Bu e-mail üzerine Hacer Hanım’ın telefonuna ulaşıp daha ayrıntılı bilgi almak istedim ve ulaştım. Duyduğum ve gördüklerim daha vahim bir durumu gösteriyordu. 17 Temmuz 2016 tarihinde tutuklanan Çakmak'ın iddianamesi daha ancak birkaç gün önce hazırlanmış, hakkında dava açılmış, ilk duruşması 2 Ekim 2017 tarihinde. 9 aydır tutuklu, bunun son 7 ayı tek kişilik odada geçiyor. Şikayetlerinden dolayı muayene edildiği Kocaeli Ü. Tıp Fakültesi Psikiyatri polikliniği 02-03-2017 tarihinde tek kişilik odada tutulmasının uygun olmadığını, şahsın major depresyonda olduğunu ve tedavi sonrası tekrar polikliniğe getirilerek değerlendirilmesi gerektiği hakkında sağlık kurulu raporu düzenlemiş. Tutuklu psikiyatri ilaçları kullanıyor. Ayrıca bu kurul raporuna rağmen Çakmak halen tek kişilik odada. Ceza evi idaresi bu rapor sonrası tek kişilik dar odaya ranza ekleyerek bir tutuklu daha koymuş. Tutuklu, tek kişilik odada tutulmaması gerektiği yönündeki raporu başka bir şikayet için gittiği cezaevi doktorundan öğrenmiş. Duruma itiraz eden bir dilekçe yazmış, halen cevap yok.

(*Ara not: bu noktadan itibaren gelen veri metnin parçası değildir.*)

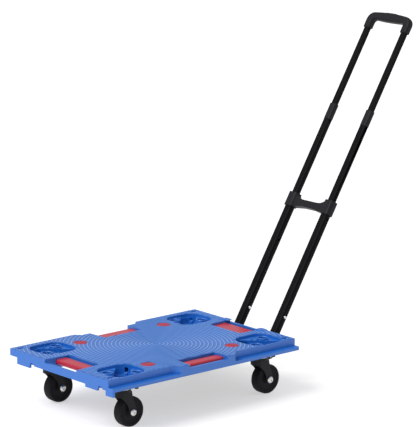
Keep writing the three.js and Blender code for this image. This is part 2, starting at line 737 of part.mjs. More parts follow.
for (const side of sides) {
  const leg = new THREE.Group();
  leg.position.y = side.y * tubeY;
  handle.add(leg);
  const lockPlace = side.name === "lip" ? lockHole.lipSide : lockHole.flangeSide;
  const rivetSeat = new THREE.Group();
  rivetSeat.position.z = rivet.place;
  leg.add(rivetSeat);
  addPiece(leg, `handle_knee_${side.name}`, kneePiece(), looks.black);
  addPiece(leg, `handle_outer_tube_${side.name}`, outerTubePiece(lockPlace), looks.tube);
  addPiece(rivetSeat, `handle_rivet_${side.name}`, rivetPiece(), looks.zinc);
  addPiece(leg, `handle_middle_tube_${side.name}`, middleTubePiece(), looks.tube);
  addPiece(leg, `handle_middle_guide_${side.name}`,
    guidePiece(boreOf(outerTube), middleTube, middleEnds[0], guideLength.middle), looks.black);
  addPiece(leg, `handle_collar_${side.name}`, collarPiece(), looks.black);
  addPiece(leg, `handle_inner_tube_${side.name}`, tube(innerTube, ...innerEnds), looks.tube);
  addPiece(leg, `handle_inner_guide_${side.name}`,
    guidePiece(boreOf(middleTube), innerTube, innerEnds[0], guideLength.inner), looks.black);
}
addPiece(handle, "handle_yoke", yokePiece(), looks.black);
addPiece(handle, "handle_grip", handgrip(), looks.black);
addPiece(handle, "handle_release_button", block(
  [-button.width / 2, button.width / 2], [-button.length / 2, button.length / 2],
  [gripTop + button.proud - button.height, gripTop + button.proud],
), looks.black);

export default trolley;
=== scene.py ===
import json
import math

import bmesh
import bpy
from mathutils import Euler, Matrix, Vector


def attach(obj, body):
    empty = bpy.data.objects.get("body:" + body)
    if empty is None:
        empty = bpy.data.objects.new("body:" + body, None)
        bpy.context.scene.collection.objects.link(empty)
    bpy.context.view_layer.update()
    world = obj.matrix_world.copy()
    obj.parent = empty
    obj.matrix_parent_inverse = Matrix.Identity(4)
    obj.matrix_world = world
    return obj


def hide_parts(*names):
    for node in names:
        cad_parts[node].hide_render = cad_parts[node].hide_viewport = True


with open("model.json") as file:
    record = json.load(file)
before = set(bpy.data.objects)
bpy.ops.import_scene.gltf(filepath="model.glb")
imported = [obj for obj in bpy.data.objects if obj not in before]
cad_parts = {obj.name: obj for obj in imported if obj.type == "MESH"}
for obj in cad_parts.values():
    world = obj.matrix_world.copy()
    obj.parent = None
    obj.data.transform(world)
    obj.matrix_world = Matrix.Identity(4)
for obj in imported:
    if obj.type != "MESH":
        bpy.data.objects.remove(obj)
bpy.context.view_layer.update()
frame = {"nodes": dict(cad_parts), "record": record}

# Platform trolley. Lengths below are in millimetres and become metres where a mesh is made.
# +X is the handle end, +Y the side with the coupling lip, and the load face lies at z = 0.

MM = 0.001
SIDES = {"flange": -1, "lip": 1}
ENDS = {"front": -1, "rear": 1}
CORNERS = {f"{end}_{side}": (x, y) for end, x in ENDS.items() for side, y in SIDES.items()}

DECK_END, DECK_SIDE, BODY_LIP, BODY_FLANGE = 300, 200, 172, -182
MID_SPAN, LIP_SETBACK, STEP, FLANGE_TOP = 172, 15, 14.4, -17.5
HOLE_LENGTH, HOLE_FLARE = 114, 4
HAND_HOLES = {  # turn about the deck's centre, edge, depth, width of the grip
    "rear": (0, 300, 72, 54),
    "lip": (90, 185, 56, 40),
    "front": (180, 300, 72, 35),
    "flange": (270, 200, 50, 30),
}
GRIP_HEIGHT, GRIP_TOP, GRIP_SEAT, GRIP_INSET, GRIP_CROWN = 12, -5.3, 14, 4, 1.5
PAD_PLACE, PAD_RADIUS, PAD_PROUD = (135, 130.5), 17.5, 0.5
CASTOR_PLACE, MOUNT, TRAIL, AXLE_DROP = (221.5, 136.5), -36, 21, 66.5
PLATE, BOLTS = (76, 58, 2.5), (29, 20)
WHEEL_RADIUS, WHEEL_HALF, HUB_RADIUS, HUB_HALF = 37.5, 13.25, 27, 14.75
LEG_OUTER = 17.75
DISH, DISH_OFFSET_SIDE = (102, 94, 30), 179
FLOOR_LEVEL = -140
LEAN = math.radians(31.5)
PIVOT = Vector((309, 0, -62))
TUBE_Y = 67
INNER_TUBE = (12.3, 18.3)


# ---------------------------------------------------------------- modelling helpers

def mm(*values):
    return Vector(values) * MM


def only(obj):
    bpy.ops.object.select_all(action="DESELECT")
    obj.select_set(True)
    bpy.context.view_layer.objects.active = obj
    return obj


def edit(obj):
    only(obj)
    bpy.ops.object.mode_set(mode="EDIT")
    bpy.ops.mesh.select_all(action="SELECT")


def done():
    bpy.ops.object.mode_set(mode="OBJECT")
    return bpy.context.object


def pick(obj, chosen, kind="VERT"):
    """In edit mode, selects only the vertices, edges or faces that the test holds for."""
    bpy.ops.mesh.select_mode(type=kind)
    bpy.ops.mesh.select_all(action="DESELECT")
    sheet = bmesh.from_edit_mesh(obj.data)
    group = {"VERT": sheet.verts, "EDGE": sheet.edges, "FACE": sheet.faces}[kind]
    for item in group:
        if chosen(item):
            item.select_set(True)
    sheet.select_flush_mode()
    bmesh.update_edit_mesh(obj.data)


def settle(obj):
    """Puts the object at the origin, with its place in its mesh."""
    only(obj)
    bpy.ops.object.transform_apply(location=True, rotation=True, scale=True)
    return obj


def box(xs, ys, zs):
    """A box between two corners, in millimetres."""
    low = Vector((min(xs), min(ys), min(zs)))
    high = Vector((max(xs), max(ys), max(zs)))
    bpy.ops.mesh.primitive_cube_add(size=1, location=(low + high) / 2 * MM)
    obj = bpy.context.object
    obj.scale = (high - low) * MM
    return settle(obj)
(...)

Çakmak ailesinin 2 ileri derecede engelli çocuğu var. Çocukların bakıma muhtaç olması nedeniyle babanın tutuksuz yargılanması yolunda verdikleri dilekçeye "çocukların çocuk esirgemeye alınabileceğini" belirten yazıyla cevap verilmiş. Anne bu teklifi kabul etmemiş. İhraç edilmeleri sonrası maaşın kesilmesi dolayısıyla maddi açıdan zor durumda kalan anne Kocaeli Başiskele Kaymakamlığı’na Ocak 2017'de müracaat ederek 2 çocuğu için engelli maaşı bağlanmasını istemiş. İsteğin reddedildiğini bildiren cevaba itiraz eden ikinci dilekçesini yazmış. 06.02.2017'de verilen bu dilekçeye "hukuk müşavirliğinin görüşüne ihtiyaç duyulduğu, daha sonra cevap verileceği" belirtilmiş, Mayıs ayına gelindiği halde halen bir cevap yok.

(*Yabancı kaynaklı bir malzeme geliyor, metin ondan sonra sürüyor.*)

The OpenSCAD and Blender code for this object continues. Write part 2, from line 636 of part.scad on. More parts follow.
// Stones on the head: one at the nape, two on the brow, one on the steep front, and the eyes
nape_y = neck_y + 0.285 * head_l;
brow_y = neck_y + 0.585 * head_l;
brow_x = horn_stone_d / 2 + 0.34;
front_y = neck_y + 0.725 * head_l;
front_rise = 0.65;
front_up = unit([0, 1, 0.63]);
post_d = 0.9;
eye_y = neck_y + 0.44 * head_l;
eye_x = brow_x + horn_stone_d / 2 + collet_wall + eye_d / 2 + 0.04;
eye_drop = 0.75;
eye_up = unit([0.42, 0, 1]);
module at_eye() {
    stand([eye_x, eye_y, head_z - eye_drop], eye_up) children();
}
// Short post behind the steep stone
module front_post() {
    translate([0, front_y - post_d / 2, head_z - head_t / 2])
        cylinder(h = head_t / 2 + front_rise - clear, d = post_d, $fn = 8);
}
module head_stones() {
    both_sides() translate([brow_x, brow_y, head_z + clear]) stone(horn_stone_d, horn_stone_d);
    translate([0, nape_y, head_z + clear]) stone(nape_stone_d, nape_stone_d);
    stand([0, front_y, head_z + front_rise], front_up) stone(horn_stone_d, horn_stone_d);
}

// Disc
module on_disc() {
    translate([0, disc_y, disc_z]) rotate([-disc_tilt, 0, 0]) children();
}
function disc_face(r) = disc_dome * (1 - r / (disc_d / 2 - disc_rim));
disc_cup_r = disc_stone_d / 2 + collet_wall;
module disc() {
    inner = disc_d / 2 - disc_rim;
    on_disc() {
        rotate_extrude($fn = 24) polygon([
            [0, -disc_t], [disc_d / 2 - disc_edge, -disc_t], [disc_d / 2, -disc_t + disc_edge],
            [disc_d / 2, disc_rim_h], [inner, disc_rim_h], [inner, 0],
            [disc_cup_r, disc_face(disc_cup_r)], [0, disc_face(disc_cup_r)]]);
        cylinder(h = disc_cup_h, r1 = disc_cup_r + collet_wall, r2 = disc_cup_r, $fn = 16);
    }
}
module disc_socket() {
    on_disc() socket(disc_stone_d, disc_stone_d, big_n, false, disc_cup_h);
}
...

7 ayı tek kişilik odada 9 aydır tutuklu bir kişi hakkında henüz dava açılmış durumda. Hacer hanım büyük zorluklar yaşadığını söylüyor. Major depresyon gibi intihar eğilimi olan bir hastanın odası değiştirilmediği gibi küçük odaya ikinci kişi alıyorlar. Engelli çocuklarının aylıklarından ise halen haber yok.

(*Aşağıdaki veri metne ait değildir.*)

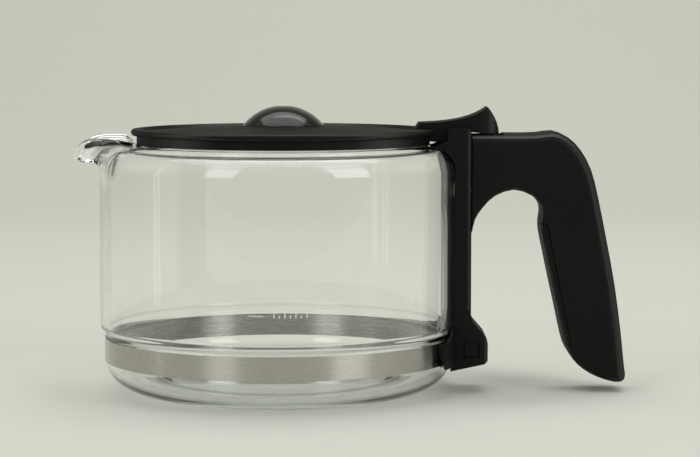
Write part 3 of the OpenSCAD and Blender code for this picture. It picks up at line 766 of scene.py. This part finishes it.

Bir devlet vatandaşını yargılayabilir ama engelli çocuklara yapılan bu muameleyi açıklaması çok zor. KHK'lıların sivil bir ölüme terk edildiği belli, şu ana kadar KHK ile ihraç nedeniyle 37 intihar yaşandı. Peki engelli çocukların suçu ne? Engelli çocukların aylığının engellenmesi ise ayrı bir skandal, insanların sosyal hayattan nasıl tecrit edildiği ve neden intihar ettiği anlaşılmıyor mu? Konuyla ilgili yetkililerden acilen bir açıklama bekliyorum.